The construction of a high, solid border wall, with bright, disorienting lights would certainly deter animals from moving across the adjoining lands, even the smaller creatures that climb or fly, she said. She also doubts that DHS has thoroughly considered the effects such a wall would have on the area’s water flows — or the water flows’ effects on the wall, she said.
“What happens is it’ll catch debris, so that’ll be like a gabion — so then they have to come and take the wall down every once in awhile to let the water flow through,” said Clark, who has seen the same thing happen with the vehicle barrier currently in place. “ . . . When the water comes now, it hits us underneath, so it’s pooling the water underneath, plus it’s capturing the sediment up here. So now they’re helping, but they don’t realize it.”
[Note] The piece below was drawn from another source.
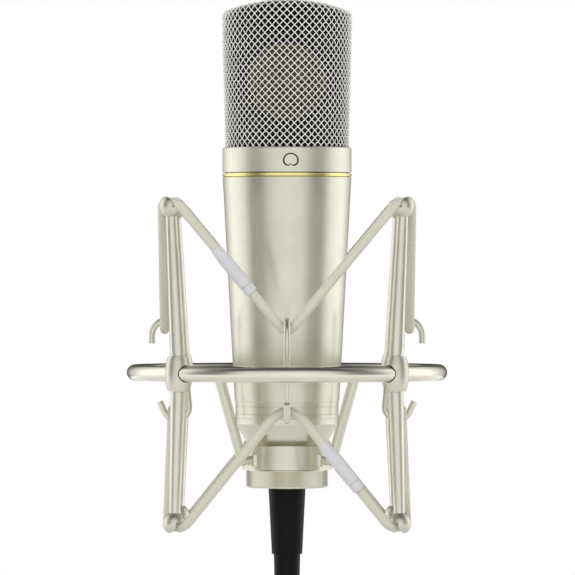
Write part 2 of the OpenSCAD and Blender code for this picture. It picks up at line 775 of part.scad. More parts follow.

Bringing groups like the Great Old Broads for Wilderness, comprised of members from throughout the country, down to the border is key to educating people about the reality of the region’s wildlife and people, said Hadley.
“I want them to get a better picture of what life on the border is actually like,” she said. “I’m hoping that they will spread this to other parts of the country, where the press has not represented the actuality of the border town or a border ranch or a border situation in very realistic terms.”
The trip to Cochise County was eye-opening for the group, many of whom had only seen the border as it is depicted in national news, said Great Old Broads associate director Lauren Berutich.
“Something like this massive, invasive wall development is that it impacts everybody — I don’t think this has to be a political issue, I think it has to be a quality-of-life issue,” she said. “And a major, fundamental piece to this work is hearing from the people who are most impacted, and who are involved on any side of the issue.”
For Hadley, she hopes awareness-raising groups like Great Old Broads will help more people across the country to recognize an aspect of the borderlands rarely depicted in the media: that of a binational community working to support a wealth of unique wildlife and habitats.
“I don’t think that the environmental impacts of border-walling, and particularly the impacts of the presence of a wall on a whole different variety of species, has even been written about very much on the place,” she said.
With many iconic borderland species relying on being able to migrate back and forth between countries, she said, erecting a border wall across remote or protected areas would result in a loss for Arizona.
“(They’ll) turn around and go away,” she said simply.